From: Michael Wilson (mwdestinystar@yahoo.co.uk)
Date: Tue Sep 20 2005 - 04:08:11 MDT
<SNIP>
2. Thus the SIAI has the design requirement; goal system trajectory must
reliably stay within certain bounds, which is to say that the optimisation
targets of the overall optimisation process must not drift out of a
certain region. This is a very specific and limited kind of predictability;
we don't need specific AI behaviour or cognitive content. I agree that the
task would be impossible if one were trying to predict much more than just
the optimisation targets. I am happy to have all kinds of emergence and
Complexity occuring as long as they stay within the overall constraints,
though theory and limited experimental experience suggests to me that there
will be a lot less of this than most people would expect.
3. If that turns out to be impossible, then we'd agree that AGI development
should just go ahead using the best probabilistic methods available (maybe;
it might make sense to develop IA first in that case). But we shouldn't
write something this important off as impossible without trying really
hard first, and I think that many people are far too quick to dismiss this
so that they can get on with the 'fun stuff' i.e. actual AGI design.

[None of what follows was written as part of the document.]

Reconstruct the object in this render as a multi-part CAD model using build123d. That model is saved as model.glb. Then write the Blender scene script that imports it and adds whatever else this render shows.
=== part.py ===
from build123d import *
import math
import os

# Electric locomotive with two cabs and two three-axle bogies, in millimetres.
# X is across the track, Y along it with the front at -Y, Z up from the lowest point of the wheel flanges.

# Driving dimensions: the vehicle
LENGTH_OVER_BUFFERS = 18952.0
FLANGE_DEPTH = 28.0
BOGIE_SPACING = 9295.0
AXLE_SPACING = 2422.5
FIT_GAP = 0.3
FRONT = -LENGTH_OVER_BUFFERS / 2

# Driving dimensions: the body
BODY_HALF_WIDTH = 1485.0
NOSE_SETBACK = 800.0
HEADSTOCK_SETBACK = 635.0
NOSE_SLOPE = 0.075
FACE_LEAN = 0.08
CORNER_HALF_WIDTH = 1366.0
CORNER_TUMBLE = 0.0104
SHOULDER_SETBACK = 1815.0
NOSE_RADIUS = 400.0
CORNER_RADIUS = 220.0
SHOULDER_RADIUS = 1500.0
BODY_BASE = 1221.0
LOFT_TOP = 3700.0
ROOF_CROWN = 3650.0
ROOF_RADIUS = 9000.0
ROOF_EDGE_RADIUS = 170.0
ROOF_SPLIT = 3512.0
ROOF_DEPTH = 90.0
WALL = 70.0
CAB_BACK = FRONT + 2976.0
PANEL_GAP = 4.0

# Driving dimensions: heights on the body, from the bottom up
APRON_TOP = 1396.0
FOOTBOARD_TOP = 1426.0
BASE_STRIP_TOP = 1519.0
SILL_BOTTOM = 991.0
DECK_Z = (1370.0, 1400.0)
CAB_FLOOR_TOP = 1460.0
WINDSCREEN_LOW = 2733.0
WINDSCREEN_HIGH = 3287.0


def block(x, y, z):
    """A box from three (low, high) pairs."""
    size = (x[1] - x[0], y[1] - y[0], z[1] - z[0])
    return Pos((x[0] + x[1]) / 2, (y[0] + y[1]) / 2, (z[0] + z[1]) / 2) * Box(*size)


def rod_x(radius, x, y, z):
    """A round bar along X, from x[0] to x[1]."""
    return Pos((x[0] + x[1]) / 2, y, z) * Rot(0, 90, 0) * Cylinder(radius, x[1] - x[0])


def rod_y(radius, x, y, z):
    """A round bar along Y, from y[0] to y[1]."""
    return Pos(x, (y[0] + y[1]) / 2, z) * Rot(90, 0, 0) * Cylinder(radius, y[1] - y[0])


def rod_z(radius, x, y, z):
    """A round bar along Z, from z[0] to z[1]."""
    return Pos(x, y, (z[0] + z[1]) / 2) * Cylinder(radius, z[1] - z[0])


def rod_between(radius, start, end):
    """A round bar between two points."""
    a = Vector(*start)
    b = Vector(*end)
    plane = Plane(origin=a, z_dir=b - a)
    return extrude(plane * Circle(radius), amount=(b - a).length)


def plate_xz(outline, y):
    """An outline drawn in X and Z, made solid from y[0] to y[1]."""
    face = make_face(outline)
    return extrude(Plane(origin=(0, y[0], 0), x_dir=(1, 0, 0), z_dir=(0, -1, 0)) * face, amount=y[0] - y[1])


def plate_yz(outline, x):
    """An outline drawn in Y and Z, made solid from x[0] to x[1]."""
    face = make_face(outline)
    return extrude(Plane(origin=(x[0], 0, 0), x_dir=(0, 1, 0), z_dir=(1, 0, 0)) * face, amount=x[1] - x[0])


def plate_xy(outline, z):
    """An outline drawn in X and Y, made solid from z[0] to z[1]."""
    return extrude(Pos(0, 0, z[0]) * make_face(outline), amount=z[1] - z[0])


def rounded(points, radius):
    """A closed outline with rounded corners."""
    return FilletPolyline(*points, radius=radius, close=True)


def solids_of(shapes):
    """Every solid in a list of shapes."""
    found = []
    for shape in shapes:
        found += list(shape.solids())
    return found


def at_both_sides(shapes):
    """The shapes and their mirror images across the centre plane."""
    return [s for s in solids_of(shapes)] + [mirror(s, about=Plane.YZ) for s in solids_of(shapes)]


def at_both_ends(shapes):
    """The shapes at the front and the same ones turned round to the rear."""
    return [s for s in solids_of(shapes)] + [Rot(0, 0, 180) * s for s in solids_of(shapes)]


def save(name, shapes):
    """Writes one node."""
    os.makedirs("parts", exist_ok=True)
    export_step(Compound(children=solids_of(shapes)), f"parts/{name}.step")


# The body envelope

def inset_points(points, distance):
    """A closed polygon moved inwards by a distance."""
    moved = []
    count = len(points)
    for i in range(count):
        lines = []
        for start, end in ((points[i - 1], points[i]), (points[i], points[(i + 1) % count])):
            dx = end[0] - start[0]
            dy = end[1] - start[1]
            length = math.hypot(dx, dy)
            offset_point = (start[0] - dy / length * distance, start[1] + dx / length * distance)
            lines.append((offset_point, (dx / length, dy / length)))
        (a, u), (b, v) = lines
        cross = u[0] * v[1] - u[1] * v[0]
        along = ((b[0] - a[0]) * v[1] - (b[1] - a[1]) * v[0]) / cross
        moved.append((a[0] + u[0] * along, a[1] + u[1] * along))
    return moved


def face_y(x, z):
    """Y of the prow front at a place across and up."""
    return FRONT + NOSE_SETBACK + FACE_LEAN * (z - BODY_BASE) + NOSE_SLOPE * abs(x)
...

Michael Vassar <michaelvassar@hotmail.com> wrote:
<SNIP> For all of our
arrogance, most Transhumanists grossly overestimate the abilities of
ordinary humans. This is substantially a consequence of how folk psychology
works, and fails to work for outliers, but also a consequence of typically
limited and iscolated life experience. Unfortunately, it has serious
consequences when predicting the future. Our estimates of the likely
behavior of large scale groups, the effort that will be devoted to a
particular research objective, or the time until some task is accomplished
are all grossly distorted. For many transhumanists this means that boogie
men such as "terrorists" are imagined as something that never was,
disutility maximizers, and the resultant threats of bioterror and nanoterror
are overestimated by many orders of magnitude. For almost all
transhumanists this means an underestimation of inertia, leading Chris
Phoenix's fears of pre-emptory arms races and Nick Bostrom's utopian dreams
of world government and benign regulation of dangerous tech. At SL4, it
probably means a serious overestimate of the immediacy of the existential
risk associated with more powerful hardware.